About FreshBSD

People

FreshBSD is developed and hosted by Thomas Hurst.

Technology

FreshBSD currently lives on my home server; an 8GB dual Opteron 275 with 1.2TB of storage over several SATA RAID-1 arrays.

Software wise, we're (of course) running FreeBSD 7.1/AMD64, Apache 2.2 and MySQL 5, with the site itself developed using Ruby on Rails.

The site works by parsing email from various CVS commit mailing lists.

Things to note

You can request commits for a given year, month, day, hour, minute and second using URLs of the form http://freshbsd.org/yyyy/mm/dd/hh/mm/ss and any subset of, e.g: http://freshbsd.org/2006/06/06/06 shows all commits in 2006-06-06 at 6am GMT.

Message searches support full boolean expressions; AND (default), OR, NOT, subexpression groups using ( .. ), quoted exact-phrases and escaping of metacharacters using \.

All search pages now provide an Atom feed. It has an autodetect link, or you can add &format=atom to the query string. Please don't hammer it.

Limitations/TODO

The site is still in beta (what else?), and resides on the other end of my cable modem so has limited bandwidth, but ample CPU and memory.

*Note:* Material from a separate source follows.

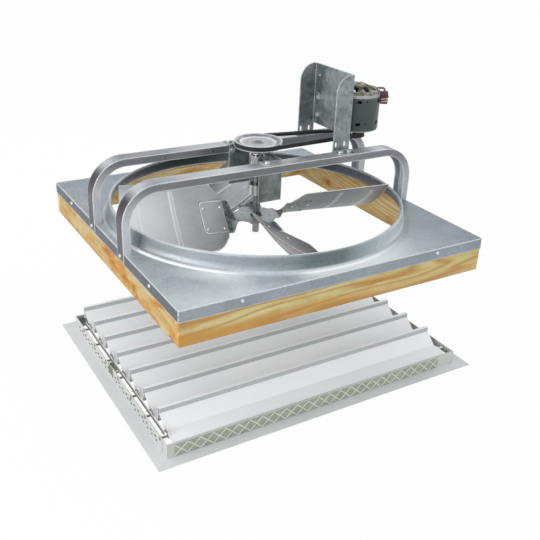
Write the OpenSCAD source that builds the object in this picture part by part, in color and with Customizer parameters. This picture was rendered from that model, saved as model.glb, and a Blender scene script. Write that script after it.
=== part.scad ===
// Belt driven whole house fan on its timber box, with the ceiling shutter that goes under it.
// X runs along the two rails, Y away from the front, Z up. The origin lies under the middle
// of the shutter's trim flange. The fan unit floats over the shutter as in the exploded view.

/* [Fan panel] */
// side of the square sheet metal panel
panel_w = 870; // [600:1:1100]
// thickness of the galvanised sheet
sheet_t = 1.2; // [0.8:0.1:3]
// height of the skirt that is folded down round the panel
skirt_h = 29.5; // [15:0.5:60]
// height of the panel's top above the underside of the shutter
panel_z = 446.5; // [300:0.5:700]
// how far the fan shaft stands to the left of the shutter's middle
fan_off = 26; // [0:0.5:60]
// flat margin from the panel's edge to the foot of the venturi ring
ring_margin = 10; // [6:0.5:100]
// how far the ring's upright wall stands inside its foot
ring_draw = 22; // [8:0.5:40]
// height of the ring's lip above the panel
ring_h = 43; // [20:0.5:80]
// radius of the lip that rolls inward
lip_r = 4.5; // [2.5:0.1:10]

/* [Timber box] */
// thickness of the boards
board_t = 19; // [12:0.5:40]
// height of the boards
board_h = 89; // [60:0.5:200]

/* [Rails] */
// width of a rail
rail_w = 41; // [25:0.5:60]
// depth of a rail
rail_d = 20.5; // [12:0.5:40]
// wall of a rail
rail_t = 2; // [1.2:0.1:4]
// distance of a rail's middle from the fan shaft
rail_y = 104.5; // [80:0.5:160]
// height of a rail's top above the panel
rail_top = 165; // [120:0.5:240]
// outer radius of a rail's bends
rail_bend = 95; // [50:0.5:130]
// length of the tab that laps the skirt
rail_tab = 23; // [16:0.5:28]

/* [Bearing bracket] */
// wall of the bearing bracket
brk_t = 2.5; // [1.5:0.1:5]
// distance from the shaft to the outer face of the bracket's web
brk_web_x = 26; // [22:0.5:45]
// distance from the shaft to the open edge of the bracket
brk_edge_x = 44; // [30:0.5:70]
// height of the bracket's lower edge above the panel
brk_bottom = 53; // [48:0.5:60]
// width of the ears that lie on the rails
ear_w = 24; // [18:0.5:40]
// reach of the ears over the rails
ear_l = 36; // [28:0.5:40]

/* [Shaft and bearings] */
// radius of the fan shaft
shaft_r = 9.5; // [8:0.1:12]
// height of the shaft's top end above the panel
shaft_top = 194; // [185:0.5:230]
// depth of the shaft's lower end below the panel
shaft_low = 67; // [30:0.5:90]
// height of the upper bearing above the panel
bear_hi = 145; // [120:0.5:150]
// height of the lower bearing above the panel
bear_lo = 62; // [58:0.5:90]
// outer radius of a bearing's ball race
race_r = 19; // [17:0.1:24]
// radius of the ball circle
ball_ring_r = 14.4; // [13:0.1:18]
// radius of a ball
ball_r = 3.2; // [2:0.1:4]
// number of balls in a bearing
ball_n = 9; // [6:1:10]

/* [Fan] */
// gap from the blade tips to the ring's lip
tip_gap = 20; // [6:0.5:80]
// distance of a blade's root from the shaft
root_u = 93; // [60:0.5:140]
// chord of a blade in plan
blade_w = 210; // [120:1:260]
// thickness of the blade sheet
blade_t = 1.6; // [1:0.1:3]
// height of a blade on its own axis, below the panel
blade_drop = 2.7; // [0:0.1:20]
// rise of a blade across its chord, for each unit
blade_slope_share = 0.778; // [0.3:0.001:1]
// extra rise of a blade one camber span away from its axis
blade_camber = 22.39; // [0:0.01:40]
// distance that the camber is stated for
camber_span = 100; // [60:1:140]
// turn of the rotor, clockwise from above
rotor_turn = 11.5; // [0:0.5:45]
// thickness of the spider that carries the blades
spider_t = 2.6; // [2:0.1:5]
// radius of the hub's collar
hub_r = 12.4; // [11.5:0.1:20]

/* [Belt drive] */
// height of the belt's middle above the panel
belt_z = 190; // [175:0.5:215]
// pitch radius of the pulley on the fan shaft
pitch_fan = 60; // [40:0.5:90]
// pitch radius of the pulley on the motor
pitch_motor = 26; // [20:0.5:40]
// width of the belt's back
belt_w = 11; // [8:0.1:17]
// thickness of the belt
belt_t = 7.7; // [5:0.1:11]
// wall of a pulley's rim beside the groove
rim_t = 1.8; // [1:0.1:4]

/* [Motor] */
// distance of the motor shaft from the fan shaft, along the rails
motor_x = 303; // [260:0.5:340]
// sideways place of the motor shaft, toward the front
motor_front = 20; // [0:0.5:30]
// radius of the motor's shell
motor_r = 64; // [50:0.5:80]
// height of the shell's lower edge above the panel
shell_lo = 210; // [205:0.5:240]
// height of the shell's upper edge above the panel
shell_hi = 300; // [280:0.5:340]
// wall of the shell
shell_t = 2; // [1:0.1:4]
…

Pagination with dated URLs is a bit broken. In the mean time you can add page=2 etc to the query string yourself.

Issues with the commit message parsers exist which may mean some are missing or malformed. If you spot anything that should be there that isn't, or vice versa, please let me know; I tend only to follow FreeBSD src, so may not always notice myself.

Queries aren't as fast as they could be because I'm depending on index merging and letting MySQL perform filesorts.

Further filtering options like searching for commits acting on a given file/directory are planned.

FreshBSD v2

FreshBSD version 2 is partially written, and currently supports importing the FreeBSD src commit history from a local SVN mirror, which should be more accurate and complete than email parsing. Whether this will be extended to the other commit sources is currently undecided.

One sad loss with this approach is CVS file revision ID's, and also the link with original commit emails. Oh well.

v2 uses Apache Lucene via Solr instead of MySQL, allowing for faster and more flexible searches; e.g. looking for commits to specific files.

v2 also drops the use of Rails, which is bit of an albatross for FreshBSD's needs. It's now using Ramaze, which is rather more lightweight, and a lot less magic. I have plans to deploy using JRuby; with JITing, pages which Ruby 1.8 and 1.9 take 130-200ms to generate, it can render in 50-80ms, and it's only getting faster.

Finally, I expect to be able to run v2 on a "proper" server. FreshBSD now proxies through a RootBSD Xen virtual server, and I think it should be able to manage the beta. I also hope to get a Jump VPS soon, since clearly I'd prefer a server on my own continent.